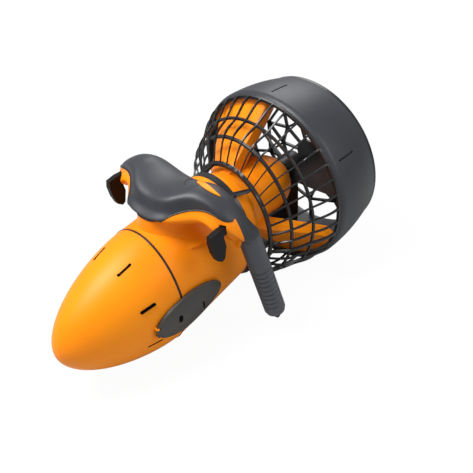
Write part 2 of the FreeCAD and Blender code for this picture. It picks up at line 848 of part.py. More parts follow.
def propeller():
    hub = rod_y(hub_r, hub_y0, hub_y0 + hub_length)
    blades = [blade(blade_phase + 360 / blade_count * k) for k in range(blade_count)]
    wheel = hub.multiFuse(blades)
    return wheel.cut(rod_y(shaft_r, hub_y0 - 1, hub_y0 + hub_length + 1)).removeSplitter()


def prop_nut():
    y0 = hub_y0 + hub_length
    y1 = y0 + nut_length
    edges = [
        Part.makeLine(yr(y0, shaft_r), yr(y0, nut_r)),
        Part.makeLine(yr(y0, nut_r), yr(y0 + nut_flange, nut_r)),
        Part.Arc(yr(y0 + nut_flange, nut_r), yr(y1 - nut_flange, nut_r * 0.8), yr(y1, nut_end_r)).toShape(),
        Part.makeLine(yr(y1, nut_end_r), yr(y1, shaft_r)),
        Part.makeLine(yr(y1, shaft_r), yr(y0, shaft_r)),
    ]
    return spun(edges)


def grip_axis():
    return (grip_point(grip_foot) - grip_point(grip_top)).normalize()


def wing_wire(x, height, lean, front, rear, crest, low, middle, high):
    """Closed outline across the wing: a blunt front face, a crown and a rounded back."""
    tilt = math.radians(lean)
    up = Vector(math.sin(tilt), 0, math.cos(tilt))
    rise = high - middle
    outline = (
        (front + 4, low + 3),
        (front, (low + middle) / 2),
        (front + front_lean, middle + 1),
        (front + 0.32 * (crest - front), middle + 0.66 * rise),
        (crest, high),
        (crest + 0.62 * (rear - crest), middle + 0.7 * rise),
        (rear, middle - 1),
        (rear - 6, low + 4),
        (front + 0.5 * (rear - front), low),
    )
    points = [Vector(x, bridge_y + y, bridge_z + height) + up * h for y, h in outline]
    curve = Part.BSplineCurve()
    curve.interpolate(points, PeriodicFlag=True)
    return Part.Wire(curve.toShape())


def grip_point(place):
    x, y, z = place
    return Vector(x, bridge_y + y, bridge_z + z)


def wing_form():
    """The whole handle from one grip to the other, with room for the grips' sleeves."""
    drop = grip_axis()
    lean = math.degrees(math.atan2(-drop.z, drop.x))
    x, y, z = Vector(*grip_top) + drop * grip_socket
    last = (x, z, lean, y - grip_front, y + grip_r, y - 2, -grip_r + 1, 4.0, grip_r)
    wires = [wing_wire(*station) for station in wing_stations] + [wing_wire(*last)]
    wing = Part.makeLoft([mirrored(wire) for wire in reversed(wires[1:])] + wires, True, False)
    room = along_grip(Part.makeCylinder(grip_r + grip_socket_clear, 4 * grip_r, ORIGIN, Z))
    return wing.cut(room).cut(mirrored(room))


def neck_form():
    """Pillar that flares from the hull's top into the wing."""
    wires = []
    for height, half_x, front, rear in neck_stations:
        y_mid = bridge_y + (front + rear) / 2
        wires.append(oval(Vector(0, y_mid, bridge_z + height), Y, X.negative(), (rear - front) / 2, half_x))
    return Part.makeLoft(wires, True, False)


def cover_region():
    """Space of the black cover: above the line, seen from the front, over the orange cheeks, and behind the grips' fronts."""
    points = [Vector(x, 0, bridge_z + z) for x, z in cheek_line]
    curve = Part.BSplineCurve()
    curve.interpolate([Vector(-p.x, 0, p.z) for p in reversed(points[1:])] + points)
    edge = points[-1].x
    top = bridge_z + seam_half_height
    loop = [points[-1], Vector(edge, 0, top), Vector(-edge, 0, top), Vector(-edge, 0, points[-1].z)]
    edges = [curve.toShape()] + [Part.makeLine(loop[i], loop[i + 1]) for i in range(3)]
    face = Part.Face(Part.Wire(edges))
    face.translate(Vector(0, y_seam - nose_length, 0))
    above = face.extrude(Vector(0, nose_length + hull_length + guard_length, 0))
    y0 = bridge_y + sleeve_split_y
    low = bridge_z - seam_half_height
    behind = [box(sleeve_split_x, edge, y0, y0 + hull_length, low, top)]
    behind.append(mirrored(behind[0]))
    return above.multiFuse(behind)


def handle_core(handle, region):
    """Orange bridge with its cheeks, which carries the cover, the grips and the triggers."""
    core = handle.cut(region).cut(hull_solid(0.0, y_seam - spigot_length, y_hull_end + hub_width))
    tongues = [tongue(), mirrored(tongue())]
    slots = [trigger_slot_form(), mirrored(trigger_slot_form())]
    return core.multiFuse(tongues).cut(Part.makeCompound(slots))


def tongue():
    """Pointed foot of the cheek that lies on the front of the grip."""
    centre = grip_point(grip_top)
    y0 = centre.y - grip_front + 1.0
    y1 = centre.y - grip_r
    x0 = centre.x - 2
    top = centre.z + grip_r
    foot = centre.z - tongue_length
    corners = [Vector(x0 - tongue_half, 0, top), Vector(x0 + tongue_half, 0, top), Vector(x0 - 1, 0, foot)]
    bend = Vector(x0 + tongue_half - 1, 0, centre.z - 2)
    edges = [
        Part.makeLine(corners[0], corners[1]),
        Part.Arc(corners[1], bend, corners[2]).toShape(),
        Part.makeLine(corners[2], corners[0]),
    ]
    blank = Part.Face(Part.Wire(edges))
    blank.translate(Vector(0, y0, 0))
    return blank.extrude(Vector(0, y1 - y0, 0))


def saddle_cover(handle, region):
    return handle.common(region).cut(Part.makeCompound([tongue(), mirrored(tongue())]))


def trigger_place():
    y, z = trigger_pivot
    return Vector(trigger_x, bridge_y + y, bridge_z + z)


def trigger_slot_form():
    """Slot in the cheek that the trigger's boss and arm sit in, with the bore for its pin."""
    pivot = trigger_place()
    ahead, behind, high = trigger_slot
    half = trigger_width / 2 + trigger_gap
    slot = box(pivot.x - half, pivot.x + half, pivot.y - ahead, pivot.y + trigger_boss_r + 1, pivot.z - high, pivot.z + behind)
    return slot.fuse(trigger_pin())


def trigger():
    """Finger lever: a plate with chamfered corners and a boss on its pin."""
    pivot = trigger_place()
    x0 = pivot.x - trigger_width / 2
    corners = [Vector(x0, pivot.y + y, pivot.z + z) for y, z in trigger_outline]
    plate = Part.Face(Part.makePolygon(corners + corners[:1])).extrude(Vector(trigger_width, 0, 0))
    boss = Part.makeCylinder(trigger_boss_r, trigger_width, Vector(x0, pivot.y, pivot.z), X)
    bore = Part.makeCylinder(trigger_pin_r + shaft_fit, 2 * trigger_width, Vector(x0 - trigger_width / 2, pivot.y, pivot.z), X)
    return plate.fuse(boss).cut(bore).removeSplitter()


def trigger_pin():
    pivot = trigger_place()
    half = trigger_width / 2 + trigger_gap + trigger_wall
    return Part.makeCylinder(trigger_pin_r, 2 * half, Vector(pivot.x - half, pivot.y, pivot.z), X)


def along_grip(shape):
    """Carries a shape drawn up the Z axis onto the port grip's axis, top at the origin."""
    down = grip_axis()
    long_axis = (Y - down * Y.dot(down)).normalize()
    shape.Placement = Placement(grip_point(grip_top), Rotation(long_axis, down.cross(long_axis), down, "ZXY"))
    return shape


def grip_length():
    return (grip_point(grip_foot) - grip_point(grip_top)).Length


def grip_sleeve():
    """Rubber sleeve with a run of grooves around its lower half."""
    profile = [Vector(grip_core_r, 0, 0), Vector(grip_r, 0, 0)]
    first = grip_length() - grip_foot_plain - groove_pitch * groove_count
    for k in range(groove_count):
        z = first + groove_pitch * k
        profile.append(Vector(grip_r, 0, z))
        profile.append(Vector(grip_r - groove_depth, 0, z + groove_width / 2))
        profile.append(Vector(grip_r, 0, z + groove_width))
    profile.append(Vector(grip_r, 0, grip_length() - grip_foot_plain / 2))
    profile.append(Vector(grip_r - grip_chamfer, 0, grip_length()))
    profile.append(Vector(grip_core_r, 0, grip_length()))
    face = Part.Face(Part.makePolygon(profile + profile[:1]))
    return along_grip(face.revolve(ORIGIN, Z, 360))


def grip_core():
    """Tube inside the sleeve, closed by a tapered end that carries the lanyard eye."""
    long = grip_length()
    bore_r = grip_core_r - spigot_wall
    core = Part.makeCylinder(grip_core_r, long, ORIGIN, Z)
    core = core.cut(Part.makeCylinder(bore_r, long - cap_length, ORIGIN, Z))
    core = core.fuse(Part.makeCone(grip_r - grip_chamfer, bore_r, cap_length, Vector(0, 0, long), Z))
    eye_z = long + cap_length + eye_r + eye_rise
    eye = Part.makeCylinder(eye_r + eye_wall, eye_thick, Vector(0, -eye_thick / 2, eye_z), Y)
    eye = eye.fuse(box(-eye_r, eye_r, -eye_thick / 2, eye_thick / 2, long + cap_length / 2, eye_z))
    hole = Part.makeCylinder(eye_r, 4 * grip_r, Vector(0, -2 * grip_r, eye_z), Y)
    return along_grip(core.fuse(eye).cut(hole).removeSplitter())


def bulkhead():
    return hull_solid(-wall - bulkhead_fit, bulkhead_y, bulkhead_y + bulkhead_thick)


def battery_tray():
    half_x, _, high = (size / 2 for size in battery_size)
    z0 = seam_z - high - tray_thick
    floor = box(-half_x - tray_thick, half_x + tray_thick, battery_y0, bulkhead_y, z0, z0 + tray_thick)
    walls = []
    for side in (-1, 1):
        x = side * (half_x + tray_thick / 2)
        walls.append(box(x - tray_thick / 2, x + tray_thick / 2, battery_y0, bulkhead_y, z0, z0 + tray_side))
    return floor.multiFuse(walls).removeSplitter()


def battery_pack():
    half_x, _, high = (size / 2 for size in battery_size)
    return box(-half_x, half_x, battery_y0, battery_y0 + battery_size[1], seam_z - high, seam_z + high)


def control_board():
    wide, long, thick = board_size
    y0 = bulkhead_y + bulkhead_thick
    z0 = end_z - board_drop
    return box(-wide / 2, wide / 2, y0, y0 + long, z0, z0 + thick)


def main():
    os.makedirs("parts", exist_ok=True)
    handle = wing_form().fuse(neck_form())
    region = cover_region()
    save("nose_cone", nose_cone())
    save("nose_collar", nose_collar())
    save("seam_seal", seam_seal())
    save("spigot_seal", spigot_seal())
    save("main_hull", main_hull())
    save("tail_housing", tail_housing())
    save("stator_vanes", stator_vanes())
    save("duct", duct())
    save("front_guard", front_guard())
    save("rear_guard", rear_guard())
    save("rim_screws", rim_screws())
    save("motor", motor())
    save("motor_mount", motor_mount())
    save("gearbox", gearbox())
    save("shaft_bearings", shaft_bearings())
    save("shaft_seal", shaft_seal())
    save("prop_shaft", prop_shaft())
    save("propeller", propeller())
    save("prop_nut", prop_nut())
    save("handle_core", handle_core(handle, region))
    save("saddle_cover", saddle_cover(handle, region))
    for name, make in (
        ("grip_sleeve", grip_sleeve),
        ("grip_core", grip_core),
        ("trigger", trigger),
        ("trigger_pin", trigger_pin),
        ("latch", latch),
        ("latch_pin", latch_pin),
    ):
        port = make()
        save(name + "_port", port)
        save(name + "_starboard", mirrored(port))
    save("bulkhead", bulkhead())
    save("battery_tray", battery_tray())
    save("battery_pack", battery_pack())
    save("control_board", control_board())


main()
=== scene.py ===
import bpy
import math
from mathutils import Matrix, Vector


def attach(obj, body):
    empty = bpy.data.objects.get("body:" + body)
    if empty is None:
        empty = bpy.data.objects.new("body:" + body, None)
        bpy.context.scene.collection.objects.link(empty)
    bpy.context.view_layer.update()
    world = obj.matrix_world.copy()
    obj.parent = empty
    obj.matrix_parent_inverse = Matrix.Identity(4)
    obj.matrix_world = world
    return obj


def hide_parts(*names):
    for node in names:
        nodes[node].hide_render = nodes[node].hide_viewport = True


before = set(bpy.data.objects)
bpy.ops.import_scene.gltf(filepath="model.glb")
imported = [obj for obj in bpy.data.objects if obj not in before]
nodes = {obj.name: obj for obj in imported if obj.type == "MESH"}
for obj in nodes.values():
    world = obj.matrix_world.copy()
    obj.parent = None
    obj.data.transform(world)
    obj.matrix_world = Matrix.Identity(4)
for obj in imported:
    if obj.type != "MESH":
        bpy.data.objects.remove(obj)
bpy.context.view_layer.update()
bpy.ops.object.select_all(action="DESELECT")

# Floor and light
# A plain white floor, a large soft lamp above the nose, weaker ones to port and behind,
# and a pale sky around it all.
white = (1, 1, 1, 1)
floor_side = 12
floor_grey = (0.5, 0.5, 0.5, 1)
floor_rough = 0.7
floor_glow_strength = 1.04
floor_glow_share = 0.92
sky_colour = (0.95, 0.97, 1.0, 1)
sky_strength = 0.42
lamp_target = Vector((0, 0, 0.15))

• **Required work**
Please reproduce exactly the lines above, beginning with the first and ending with the line that contains "(grip_point(grip_foot) - grip_point(grip_top)).normalize()", and include nothing outside that range.

• **Task response**
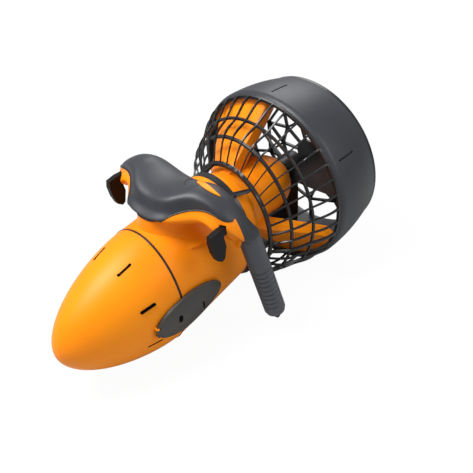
Write part 2 of the FreeCAD and Blender code for this picture. It picks up at line 848 of part.py. More parts follow.
def propeller():
    hub = rod_y(hub_r, hub_y0, hub_y0 + hub_length)
    blades = [blade(blade_phase + 360 / blade_count * k) for k in range(blade_count)]
    wheel = hub.multiFuse(blades)
    return wheel.cut(rod_y(shaft_r, hub_y0 - 1, hub_y0 + hub_length + 1)).removeSplitter()


def prop_nut():
    y0 = hub_y0 + hub_length
    y1 = y0 + nut_length
    edges = [
        Part.makeLine(yr(y0, shaft_r), yr(y0, nut_r)),
        Part.makeLine(yr(y0, nut_r), yr(y0 + nut_flange, nut_r)),
        Part.Arc(yr(y0 + nut_flange, nut_r), yr(y1 - nut_flange, nut_r * 0.8), yr(y1, nut_end_r)).toShape(),
        Part.makeLine(yr(y1, nut_end_r), yr(y1, shaft_r)),
        Part.makeLine(yr(y1, shaft_r), yr(y0, shaft_r)),
    ]
    return spun(edges)


def grip_axis():
    return (grip_point(grip_foot) - grip_point(grip_top)).normalize()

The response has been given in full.